(Structured object records)
□ □ □ □ □ □ □
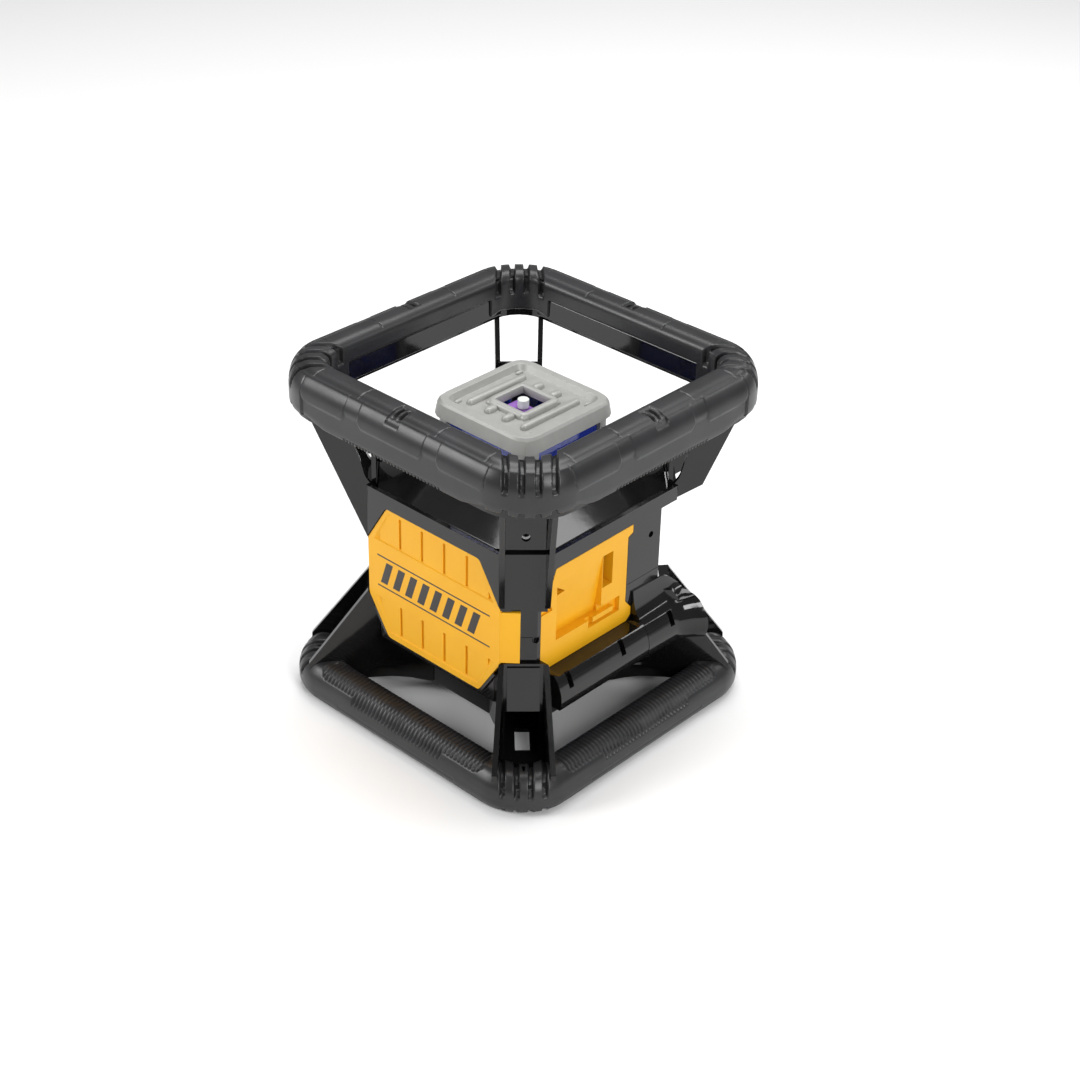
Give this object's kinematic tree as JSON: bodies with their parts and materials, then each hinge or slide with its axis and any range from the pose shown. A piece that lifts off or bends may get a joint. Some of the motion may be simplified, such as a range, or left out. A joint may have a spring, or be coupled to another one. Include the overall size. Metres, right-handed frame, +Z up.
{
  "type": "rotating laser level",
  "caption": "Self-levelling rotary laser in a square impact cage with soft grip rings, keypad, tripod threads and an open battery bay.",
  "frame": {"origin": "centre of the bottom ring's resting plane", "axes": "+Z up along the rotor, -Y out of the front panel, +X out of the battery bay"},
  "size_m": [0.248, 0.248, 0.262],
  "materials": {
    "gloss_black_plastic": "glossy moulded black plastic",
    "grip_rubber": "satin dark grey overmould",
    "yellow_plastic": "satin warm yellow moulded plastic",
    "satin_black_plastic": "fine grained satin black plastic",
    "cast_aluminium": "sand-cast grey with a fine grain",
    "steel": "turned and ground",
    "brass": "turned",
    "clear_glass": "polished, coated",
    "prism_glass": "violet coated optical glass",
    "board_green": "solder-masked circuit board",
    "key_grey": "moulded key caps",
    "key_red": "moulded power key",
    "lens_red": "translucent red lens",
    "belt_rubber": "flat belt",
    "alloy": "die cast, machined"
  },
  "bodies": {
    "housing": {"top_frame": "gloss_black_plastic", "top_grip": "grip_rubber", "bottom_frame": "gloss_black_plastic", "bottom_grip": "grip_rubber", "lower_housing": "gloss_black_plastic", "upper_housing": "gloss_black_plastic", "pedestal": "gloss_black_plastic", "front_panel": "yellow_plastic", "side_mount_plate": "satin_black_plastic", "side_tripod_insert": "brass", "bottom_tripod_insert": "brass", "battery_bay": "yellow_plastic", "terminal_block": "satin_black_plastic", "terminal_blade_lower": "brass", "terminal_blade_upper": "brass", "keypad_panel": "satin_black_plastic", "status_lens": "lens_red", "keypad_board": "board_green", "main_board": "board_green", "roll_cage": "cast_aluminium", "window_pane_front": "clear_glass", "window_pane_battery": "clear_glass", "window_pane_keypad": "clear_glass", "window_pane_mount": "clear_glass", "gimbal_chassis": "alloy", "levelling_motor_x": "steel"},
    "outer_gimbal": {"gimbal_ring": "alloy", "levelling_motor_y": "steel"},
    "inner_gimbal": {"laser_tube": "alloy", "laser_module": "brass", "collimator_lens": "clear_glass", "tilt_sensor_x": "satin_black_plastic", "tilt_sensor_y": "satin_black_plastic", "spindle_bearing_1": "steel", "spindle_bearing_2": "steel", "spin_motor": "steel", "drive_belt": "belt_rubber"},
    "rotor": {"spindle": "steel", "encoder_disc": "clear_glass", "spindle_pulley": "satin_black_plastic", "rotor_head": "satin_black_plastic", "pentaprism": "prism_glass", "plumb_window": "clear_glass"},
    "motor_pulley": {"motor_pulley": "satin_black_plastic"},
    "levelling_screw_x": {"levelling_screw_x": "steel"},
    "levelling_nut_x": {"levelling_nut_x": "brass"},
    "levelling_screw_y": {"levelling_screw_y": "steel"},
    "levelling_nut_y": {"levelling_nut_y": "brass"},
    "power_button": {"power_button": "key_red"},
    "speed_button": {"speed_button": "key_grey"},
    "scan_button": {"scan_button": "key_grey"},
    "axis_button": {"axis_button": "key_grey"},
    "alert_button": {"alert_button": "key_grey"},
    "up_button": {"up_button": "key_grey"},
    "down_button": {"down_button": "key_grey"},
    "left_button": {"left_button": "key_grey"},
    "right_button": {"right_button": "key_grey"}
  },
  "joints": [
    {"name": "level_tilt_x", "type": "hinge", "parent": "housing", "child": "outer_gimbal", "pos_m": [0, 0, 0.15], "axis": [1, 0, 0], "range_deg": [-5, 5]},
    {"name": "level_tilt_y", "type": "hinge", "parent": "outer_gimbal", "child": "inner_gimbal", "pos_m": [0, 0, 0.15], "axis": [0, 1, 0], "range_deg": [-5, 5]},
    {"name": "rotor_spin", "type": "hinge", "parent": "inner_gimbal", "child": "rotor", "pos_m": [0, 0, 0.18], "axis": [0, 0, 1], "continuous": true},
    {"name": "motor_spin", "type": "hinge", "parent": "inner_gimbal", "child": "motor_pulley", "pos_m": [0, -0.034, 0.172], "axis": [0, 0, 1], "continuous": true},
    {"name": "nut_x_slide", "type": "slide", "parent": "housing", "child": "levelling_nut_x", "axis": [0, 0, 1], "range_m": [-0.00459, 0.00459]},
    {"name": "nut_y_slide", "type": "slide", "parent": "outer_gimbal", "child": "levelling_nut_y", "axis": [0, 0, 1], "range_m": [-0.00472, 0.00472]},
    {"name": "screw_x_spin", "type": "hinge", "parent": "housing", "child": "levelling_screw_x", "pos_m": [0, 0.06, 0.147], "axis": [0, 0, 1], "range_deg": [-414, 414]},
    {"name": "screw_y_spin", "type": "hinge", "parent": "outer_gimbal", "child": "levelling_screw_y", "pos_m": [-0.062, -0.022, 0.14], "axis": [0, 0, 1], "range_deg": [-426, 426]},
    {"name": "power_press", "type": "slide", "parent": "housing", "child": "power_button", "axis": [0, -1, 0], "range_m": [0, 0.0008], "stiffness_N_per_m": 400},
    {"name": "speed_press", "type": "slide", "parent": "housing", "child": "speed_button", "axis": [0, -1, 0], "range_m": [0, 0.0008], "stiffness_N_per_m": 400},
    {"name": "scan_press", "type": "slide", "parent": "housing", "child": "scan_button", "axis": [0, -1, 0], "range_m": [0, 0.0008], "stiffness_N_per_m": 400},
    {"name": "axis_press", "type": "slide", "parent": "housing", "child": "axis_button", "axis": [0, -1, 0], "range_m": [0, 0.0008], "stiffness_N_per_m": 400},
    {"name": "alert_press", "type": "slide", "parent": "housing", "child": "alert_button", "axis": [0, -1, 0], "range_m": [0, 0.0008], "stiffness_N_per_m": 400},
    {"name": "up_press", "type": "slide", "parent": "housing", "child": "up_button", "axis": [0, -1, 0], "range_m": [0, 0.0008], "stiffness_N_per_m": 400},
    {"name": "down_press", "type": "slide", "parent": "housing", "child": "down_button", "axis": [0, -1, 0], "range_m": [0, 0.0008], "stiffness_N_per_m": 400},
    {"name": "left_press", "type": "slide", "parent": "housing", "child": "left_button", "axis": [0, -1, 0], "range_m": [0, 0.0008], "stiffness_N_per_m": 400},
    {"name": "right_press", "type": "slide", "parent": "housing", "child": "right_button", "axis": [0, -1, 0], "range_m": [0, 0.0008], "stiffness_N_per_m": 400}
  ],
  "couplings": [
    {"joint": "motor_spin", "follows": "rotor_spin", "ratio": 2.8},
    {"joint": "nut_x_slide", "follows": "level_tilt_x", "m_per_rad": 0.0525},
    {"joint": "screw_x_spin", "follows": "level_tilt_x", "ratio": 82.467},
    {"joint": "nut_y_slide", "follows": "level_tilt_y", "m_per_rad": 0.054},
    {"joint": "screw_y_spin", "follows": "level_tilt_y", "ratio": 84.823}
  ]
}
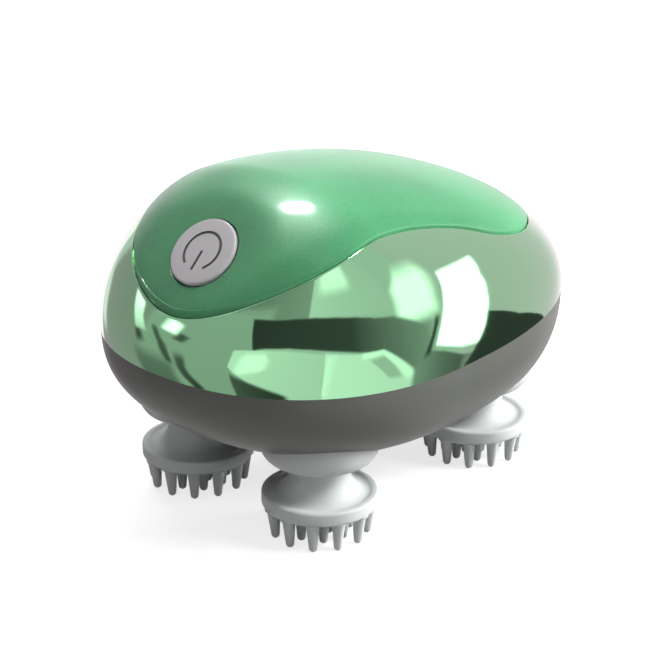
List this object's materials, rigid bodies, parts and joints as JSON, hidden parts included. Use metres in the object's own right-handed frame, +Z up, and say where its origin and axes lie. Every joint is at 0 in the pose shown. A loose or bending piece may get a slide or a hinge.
□ □ □ □ □ □ □
Please output the complete data exactly.

### REPLY
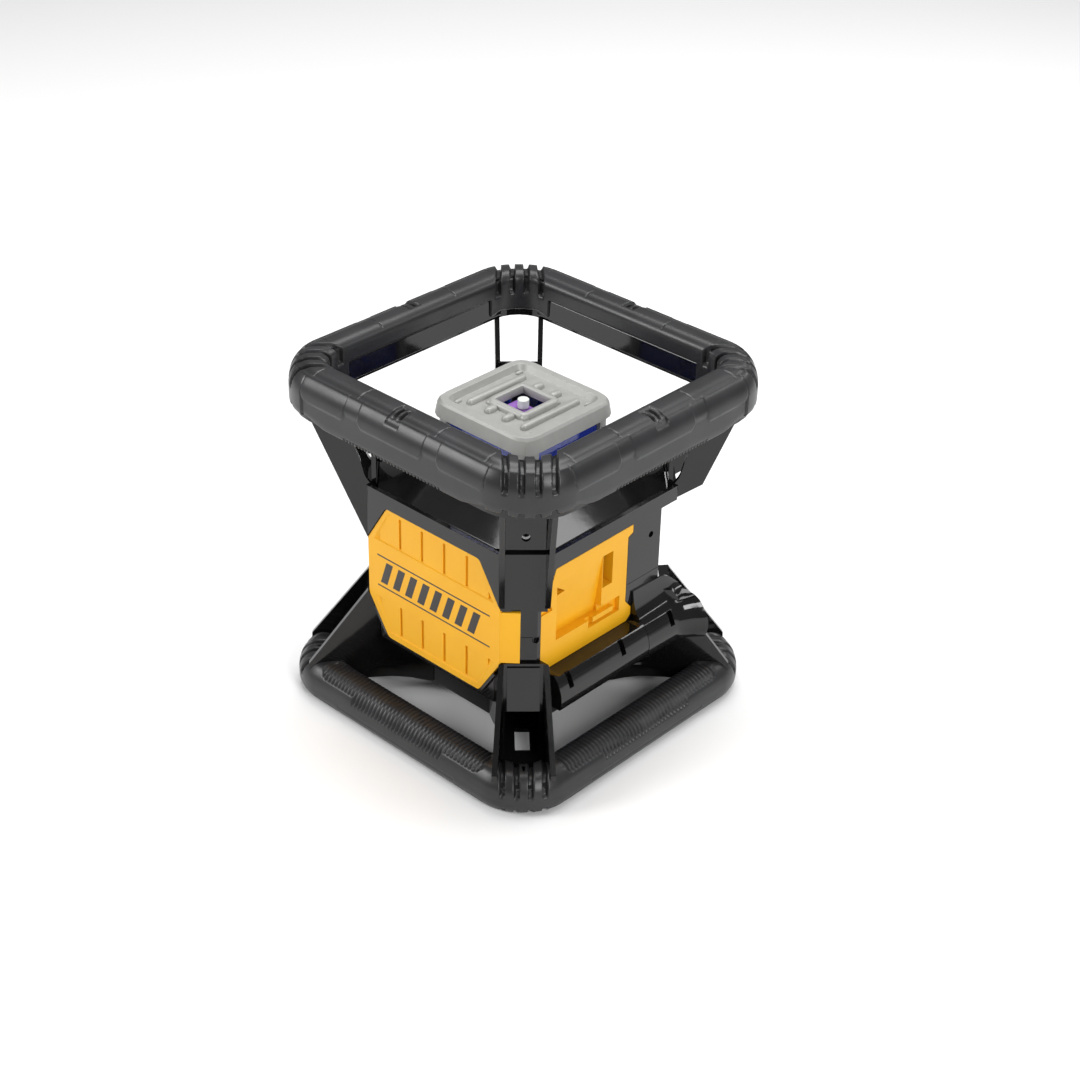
Give this object's kinematic tree as JSON: bodies with their parts and materials, then each hinge or slide with its axis and any range from the pose shown. A piece that lifts off or bends may get a joint. Some of the motion may be simplified, such as a range, or left out. A joint may have a spring, or be coupled to another one. Include the overall size. Metres, right-handed frame, +Z up.
{
  "type": "rotating laser level",
  "caption": "Self-levelling rotary laser in a square impact cage with soft grip rings, keypad, tripod threads and an open battery bay.",
  "frame": {"origin": "centre of the bottom ring's resting plane", "axes": "+Z up along the rotor, -Y out of the front panel, +X out of the battery bay"},
  "size_m": [0.248, 0.248, 0.262],
  "materials": {
    "gloss_black_plastic": "glossy moulded black plastic",
    "grip_rubber": "satin dark grey overmould",
    "yellow_plastic": "satin warm yellow moulded plastic",
    "satin_black_plastic": "fine grained satin black plastic",
    "cast_aluminium": "sand-cast grey with a fine grain",
    "steel": "turned and ground",
    "brass": "turned",
    "clear_glass": "polished, coated",
    "prism_glass": "violet coated optical glass",
    "board_green": "solder-masked circuit board",
    "key_grey": "moulded key caps",
    "key_red": "moulded power key",
    "lens_red": "translucent red lens",
    "belt_rubber": "flat belt",
    "alloy": "die cast, machined"
  },
  "bodies": {
    "housing": {"top_frame": "gloss_black_plastic", "top_grip": "grip_rubber", "bottom_frame": "gloss_black_plastic", "bottom_grip": "grip_rubber", "lower_housing": "gloss_black_plastic", "upper_housing": "gloss_black_plastic", "pedestal": "gloss_black_plastic", "front_panel": "yellow_plastic", "side_mount_plate": "satin_black_plastic", "side_tripod_insert": "brass", "bottom_tripod_insert": "brass", "battery_bay": "yellow_plastic", "terminal_block": "satin_black_plastic", "terminal_blade_lower": "brass", "terminal_blade_upper": "brass", "keypad_panel": "satin_black_plastic", "status_lens": "lens_red", "keypad_board": "board_green", "main_board": "board_green", "roll_cage": "cast_aluminium", "window_pane_front": "clear_glass", "window_pane_battery": "clear_glass", "window_pane_keypad": "clear_glass", "window_pane_mount": "clear_glass", "gimbal_chassis": "alloy", "levelling_motor_x": "steel"},
    "outer_gimbal": {"gimbal_ring": "alloy", "levelling_motor_y": "steel"},
    "inner_gimbal": {"laser_tube": "alloy", "laser_module": "brass", "collimator_lens": "clear_glass", "tilt_sensor_x": "satin_black_plastic", "tilt_sensor_y": "satin_black_plastic", "spindle_bearing_1": "steel", "spindle_bearing_2": "steel", "spin_motor": "steel", "drive_belt": "belt_rubber"},
    "rotor": {"spindle": "steel", "encoder_disc": "clear_glass", "spindle_pulley": "satin_black_plastic", "rotor_head": "satin_black_plastic", "pentaprism": "prism_glass", "plumb_window": "clear_glass"},
    "motor_pulley": {"motor_pulley": "satin_black_plastic"},
    "levelling_screw_x": {"levelling_screw_x": "steel"},
    "levelling_nut_x": {"levelling_nut_x": "brass"},
    "levelling_screw_y": {"levelling_screw_y": "steel"},
    "levelling_nut_y": {"levelling_nut_y": "brass"},
    "power_button": {"power_button": "key_red"},
    "speed_button": {"speed_button": "key_grey"},
    "scan_button": {"scan_button": "key_grey"},
    "axis_button": {"axis_button": "key_grey"},
    "alert_button": {"alert_button": "key_grey"},
    "up_button": {"up_button": "key_grey"},
    "down_button": {"down_button": "key_grey"},
    "left_button": {"left_button": "key_grey"},
    "right_button": {"right_button": "key_grey"}
  },
  "joints": [
    {"name": "level_tilt_x", "type": "hinge", "parent": "housing", "child": "outer_gimbal", "pos_m": [0, 0, 0.15], "axis": [1, 0, 0], "range_deg": [-5, 5]},
    {"name": "level_tilt_y", "type": "hinge", "parent": "outer_gimbal", "child": "inner_gimbal", "pos_m": [0, 0, 0.15], "axis": [0, 1, 0], "range_deg": [-5, 5]},
    {"name": "rotor_spin", "type": "hinge", "parent": "inner_gimbal", "child": "rotor", "pos_m": [0, 0, 0.18], "axis": [0, 0, 1], "continuous": true},
    {"name": "motor_spin", "type": "hinge", "parent": "inner_gimbal", "child": "motor_pulley", "pos_m": [0, -0.034, 0.172], "axis": [0, 0, 1], "continuous": true},
    {"name": "nut_x_slide", "type": "slide", "parent": "housing", "child": "levelling_nut_x", "axis": [0, 0, 1], "range_m": [-0.00459, 0.00459]},
    {"name": "nut_y_slide", "type": "slide", "parent": "outer_gimbal", "child": "levelling_nut_y", "axis": [0, 0, 1], "range_m": [-0.00472, 0.00472]},
    {"name": "screw_x_spin", "type": "hinge", "parent": "housing", "child": "levelling_screw_x", "pos_m": [0, 0.06, 0.147], "axis": [0, 0, 1], "range_deg": [-414, 414]},
    {"name": "screw_y_spin", "type": "hinge", "parent": "outer_gimbal", "child": "levelling_screw_y", "pos_m": [-0.062, -0.022, 0.14], "axis": [0, 0, 1], "range_deg": [-426, 426]},
    {"name": "power_press", "type": "slide", "parent": "housing", "child": "power_button", "axis": [0, -1, 0], "range_m": [0, 0.0008], "stiffness_N_per_m": 400},
    {"name": "speed_press", "type": "slide", "parent": "housing", "child": "speed_button", "axis": [0, -1, 0], "range_m": [0, 0.0008], "stiffness_N_per_m": 400},
    {"name": "scan_press", "type": "slide", "parent": "housing", "child": "scan_button", "axis": [0, -1, 0], "range_m": [0, 0.0008], "stiffness_N_per_m": 400},
    {"name": "axis_press", "type": "slide", "parent": "housing", "child": "axis_button", "axis": [0, -1, 0], "range_m": [0, 0.0008], "stiffness_N_per_m": 400},
    {"name": "alert_press", "type": "slide", "parent": "housing", "child": "alert_button", "axis": [0, -1, 0], "range_m": [0, 0.0008], "stiffness_N_per_m": 400},
    {"name": "up_press", "type": "slide", "parent": "housing", "child": "up_button", "axis": [0, -1, 0], "range_m": [0, 0.0008], "stiffness_N_per_m": 400},
    {"name": "down_press", "type": "slide", "parent": "housing", "child": "down_button", "axis": [0, -1, 0], "range_m": [0, 0.0008], "stiffness_N_per_m": 400},
    {"name": "left_press", "type": "slide", "parent": "housing", "child": "left_button", "axis": [0, -1, 0], "range_m": [0, 0.0008], "stiffness_N_per_m": 400},
    {"name": "right_press", "type": "slide", "parent": "housing", "child": "right_button", "axis": [0, -1, 0], "range_m": [0, 0.0008], "stiffness_N_per_m": 400}
  ],
  "couplings": [
    {"joint": "motor_spin", "follows": "rotor_spin", "ratio": 2.8},
    {"joint": "nut_x_slide", "follows": "level_tilt_x", "m_per_rad": 0.0525},
    {"joint": "screw_x_spin", "follows": "level_tilt_x", "ratio": 82.467},
    {"joint": "nut_y_slide", "follows": "level_tilt_y", "m_per_rad": 0.054},
    {"joint": "screw_y_spin", "follows": "level_tilt_y", "ratio": 84.823}
  ]
}
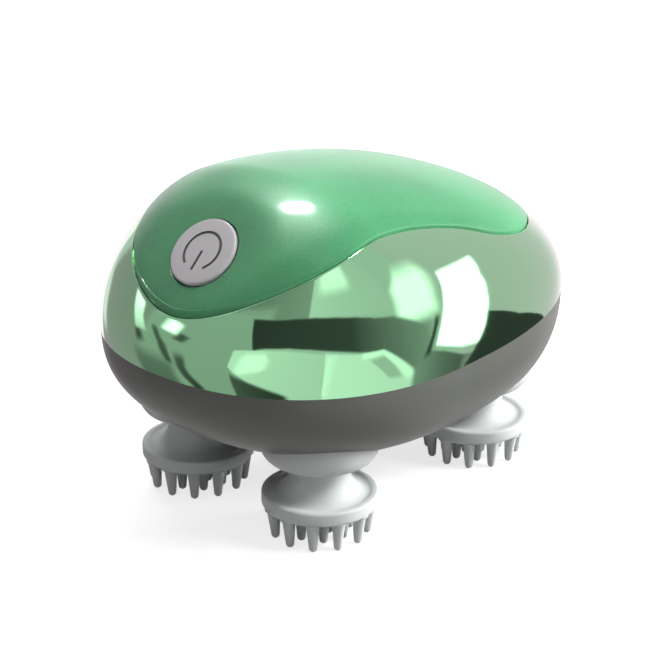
List this object's materials, rigid bodies, parts and joints as JSON, hidden parts included. Use metres in the object's own right-handed frame, +Z up, and say where its origin and axes lie. Every joint is at 0 in the pose shown. A loose or bending piece may get a slide or a hinge.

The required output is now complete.